Fort Heath (1895-1965) - An Endicott Period Coastal Fort first established as Grover's Cliff Military Reservation (1895-1899) in 1895 near Winthrop, Suffolk County, Massachusetts. Named Fort Heath in G.O. 43, 4 Apr 1900, after William Heath, a delegate from Massachusetts to the Federal Constitutional Convention, who served faithfully and honorably as a Major General in the Continental Army during the Revolutionary War. Abandoned in 1965.
Endicott Period (1890-1910)
Part of the Harbor Defense of Boston, Massachusetts.
Battery Winthrop with three 12" guns was accepted for service at Fort Heath on 4 Oct 1901. Only one permanent building was built at Fort Heath, a 12 man detachment barracks in 1901. The post was garrisoned by detachment from Fort Banks (2).
World War I (1917-1918)
The post was expanded during World War I by the addition of two temporary barracks and a temporary mess hall. Two 3" anti-aircraft emplacements were built and armed during the war. In 1922 the original 12 man detachment barracks was converted into NCO quarters for a caretaker. In 1934 a third anti-aircraft gun pad was constructed and in 1935 the three AA positions were designated Anti-Aircraft Battery #4. The 1938 plan of the fort shows all of the World War I temporary buildings removed leaving only the original barracks/caretaker quarters building.
World War II (1941-1945)
The 30 Jun 1940 Quartermaster report for the post shows the post capacity at 1 NCO with only a single habitable building. By the next Quartermaster report on 30 Jun 1941, the post capacity was 10 officers, 1 NCO and 242 enlisted personnel. Three 63 man barracks, one set of officers quarters, a mess hall, fire house, post exchange and a day room had all been constructed in the intervening year. Additionally, there was tent space for 104 of the enlisted personnel.

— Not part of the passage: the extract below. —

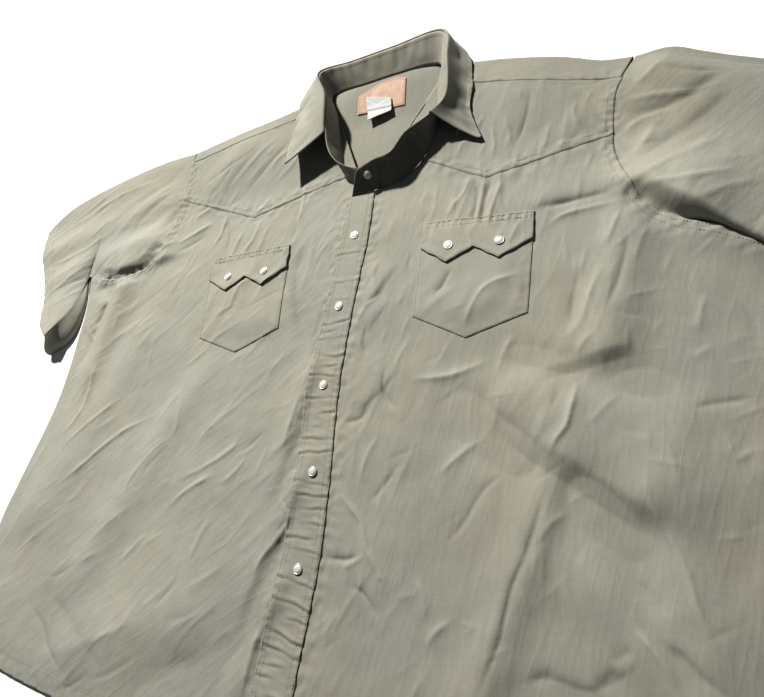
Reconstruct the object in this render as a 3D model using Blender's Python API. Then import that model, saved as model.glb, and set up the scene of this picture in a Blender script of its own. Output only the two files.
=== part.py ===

The guns and carriages of Battery Winthrop were obsolete before the beginning of the war and they were directed to be salvaged on 28 Dec 1943. A new 90mm AMTB gun battery was built in 1943 with two fixed positions and two mobile positions. The three anti-aircraft guns were approved for relocation to Fort Ruckman on 9 Jan 1942.
Army Air-Defense Command Post (AADCP) for the Nike missile defenses of Boston (1960-1964). The Air Force 820th AC&W Squadron operated Air Defense Command (ADC) radars at Fort Heath until 1966 when the FAA took over the station. The FAA moved to North Truro AFS, on Cape Cod in the 1990s.
All Military sites are destroyed and overbuilt.